* **To be done**
The first line to copy is the one with "Write part 2 of"; the last is the one with "return left + share * (right - left)". Copy each line in that range exactly, leaving out all others.

* **Record excerpts**
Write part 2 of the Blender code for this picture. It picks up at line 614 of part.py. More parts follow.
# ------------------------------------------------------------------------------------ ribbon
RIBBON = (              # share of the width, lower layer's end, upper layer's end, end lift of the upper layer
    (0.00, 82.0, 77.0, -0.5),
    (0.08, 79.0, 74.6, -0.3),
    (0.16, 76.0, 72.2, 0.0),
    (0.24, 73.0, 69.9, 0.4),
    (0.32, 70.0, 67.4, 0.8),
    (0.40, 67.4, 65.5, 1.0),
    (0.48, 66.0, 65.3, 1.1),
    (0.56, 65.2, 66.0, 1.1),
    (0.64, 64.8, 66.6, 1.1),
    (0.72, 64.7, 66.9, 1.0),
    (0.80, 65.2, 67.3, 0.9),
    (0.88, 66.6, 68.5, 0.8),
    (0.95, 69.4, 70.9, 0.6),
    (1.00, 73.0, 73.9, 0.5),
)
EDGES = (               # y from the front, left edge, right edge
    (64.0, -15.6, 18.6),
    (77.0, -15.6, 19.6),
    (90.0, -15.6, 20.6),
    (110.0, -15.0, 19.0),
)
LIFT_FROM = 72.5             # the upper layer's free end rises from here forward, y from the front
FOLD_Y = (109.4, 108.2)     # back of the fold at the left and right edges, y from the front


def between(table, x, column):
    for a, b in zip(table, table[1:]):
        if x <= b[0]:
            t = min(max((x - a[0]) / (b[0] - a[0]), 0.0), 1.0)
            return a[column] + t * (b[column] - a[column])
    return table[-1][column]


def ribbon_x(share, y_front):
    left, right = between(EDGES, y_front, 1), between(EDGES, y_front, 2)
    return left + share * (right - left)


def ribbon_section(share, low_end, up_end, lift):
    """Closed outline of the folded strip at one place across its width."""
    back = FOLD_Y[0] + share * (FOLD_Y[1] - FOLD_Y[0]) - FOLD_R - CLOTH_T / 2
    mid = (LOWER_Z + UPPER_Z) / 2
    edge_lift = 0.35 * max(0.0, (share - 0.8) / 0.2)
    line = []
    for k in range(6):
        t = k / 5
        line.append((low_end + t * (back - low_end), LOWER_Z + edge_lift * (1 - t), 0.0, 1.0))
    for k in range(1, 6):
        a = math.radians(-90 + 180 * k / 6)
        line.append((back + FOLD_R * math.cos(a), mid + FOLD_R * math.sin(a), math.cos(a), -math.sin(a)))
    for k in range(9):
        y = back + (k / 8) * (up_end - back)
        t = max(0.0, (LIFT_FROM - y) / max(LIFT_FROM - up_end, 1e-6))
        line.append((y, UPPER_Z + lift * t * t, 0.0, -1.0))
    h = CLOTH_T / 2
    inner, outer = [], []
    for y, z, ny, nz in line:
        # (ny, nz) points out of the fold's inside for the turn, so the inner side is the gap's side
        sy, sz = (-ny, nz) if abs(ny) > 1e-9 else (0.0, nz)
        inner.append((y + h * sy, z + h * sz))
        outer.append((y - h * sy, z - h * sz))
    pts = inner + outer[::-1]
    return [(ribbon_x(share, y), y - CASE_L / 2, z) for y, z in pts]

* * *

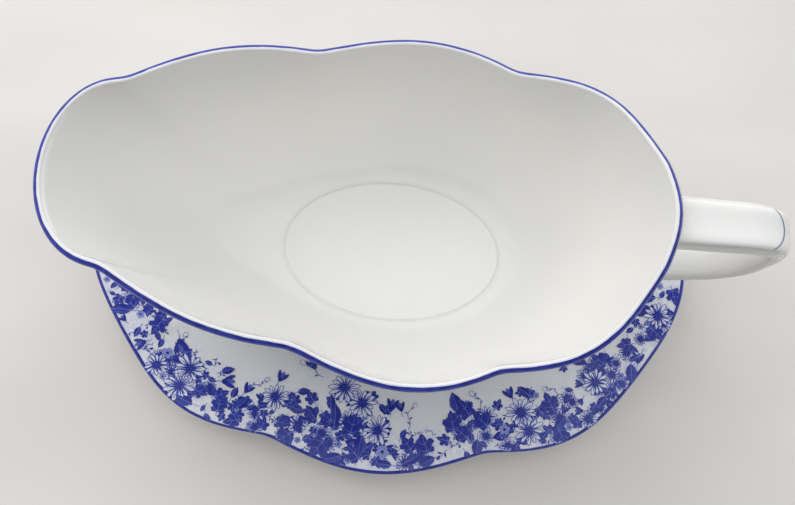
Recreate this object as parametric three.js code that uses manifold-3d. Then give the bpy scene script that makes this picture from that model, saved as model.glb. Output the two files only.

---

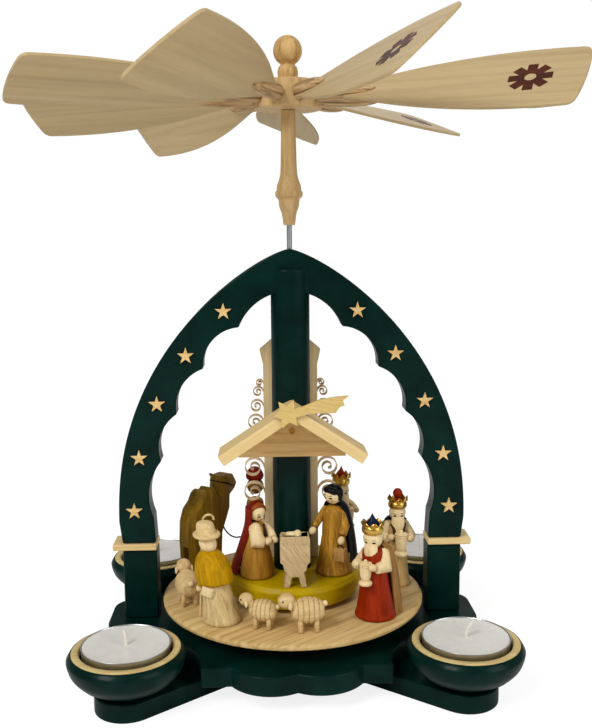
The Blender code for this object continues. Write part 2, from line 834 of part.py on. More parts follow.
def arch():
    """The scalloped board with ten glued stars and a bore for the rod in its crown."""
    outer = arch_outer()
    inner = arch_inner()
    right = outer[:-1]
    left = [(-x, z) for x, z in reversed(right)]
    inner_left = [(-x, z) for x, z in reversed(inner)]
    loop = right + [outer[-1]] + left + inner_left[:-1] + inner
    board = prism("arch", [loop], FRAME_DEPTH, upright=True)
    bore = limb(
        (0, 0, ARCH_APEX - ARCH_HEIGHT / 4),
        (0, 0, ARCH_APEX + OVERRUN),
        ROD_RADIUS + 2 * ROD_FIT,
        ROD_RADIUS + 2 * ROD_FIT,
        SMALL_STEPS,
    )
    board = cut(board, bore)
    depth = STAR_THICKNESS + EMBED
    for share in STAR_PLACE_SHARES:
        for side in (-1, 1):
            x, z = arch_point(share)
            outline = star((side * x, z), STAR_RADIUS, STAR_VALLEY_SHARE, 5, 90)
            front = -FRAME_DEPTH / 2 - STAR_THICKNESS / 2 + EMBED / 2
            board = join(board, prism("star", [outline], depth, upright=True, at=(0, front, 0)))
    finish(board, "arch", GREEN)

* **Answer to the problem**
Write part 2 of the Blender code for this picture. It picks up at line 614 of part.py. More parts follow.
# ------------------------------------------------------------------------------------ ribbon
RIBBON = (              # share of the width, lower layer's end, upper layer's end, end lift of the upper layer
    (0.00, 82.0, 77.0, -0.5),
    (0.08, 79.0, 74.6, -0.3),
    (0.16, 76.0, 72.2, 0.0),
    (0.24, 73.0, 69.9, 0.4),
    (0.32, 70.0, 67.4, 0.8),
    (0.40, 67.4, 65.5, 1.0),
    (0.48, 66.0, 65.3, 1.1),
    (0.56, 65.2, 66.0, 1.1),
    (0.64, 64.8, 66.6, 1.1),
    (0.72, 64.7, 66.9, 1.0),
    (0.80, 65.2, 67.3, 0.9),
    (0.88, 66.6, 68.5, 0.8),
    (0.95, 69.4, 70.9, 0.6),
    (1.00, 73.0, 73.9, 0.5),
)
EDGES = (               # y from the front, left edge, right edge
    (64.0, -15.6, 18.6),
    (77.0, -15.6, 19.6),
    (90.0, -15.6, 20.6),
    (110.0, -15.0, 19.0),
)
LIFT_FROM = 72.5             # the upper layer's free end rises from here forward, y from the front
FOLD_Y = (109.4, 108.2)     # back of the fold at the left and right edges, y from the front


def between(table, x, column):
    for a, b in zip(table, table[1:]):
        if x <= b[0]:
            t = min(max((x - a[0]) / (b[0] - a[0]), 0.0), 1.0)
            return a[column] + t * (b[column] - a[column])
    return table[-1][column]


def ribbon_x(share, y_front):
    left, right = between(EDGES, y_front, 1), between(EDGES, y_front, 2)
    return left + share * (right - left)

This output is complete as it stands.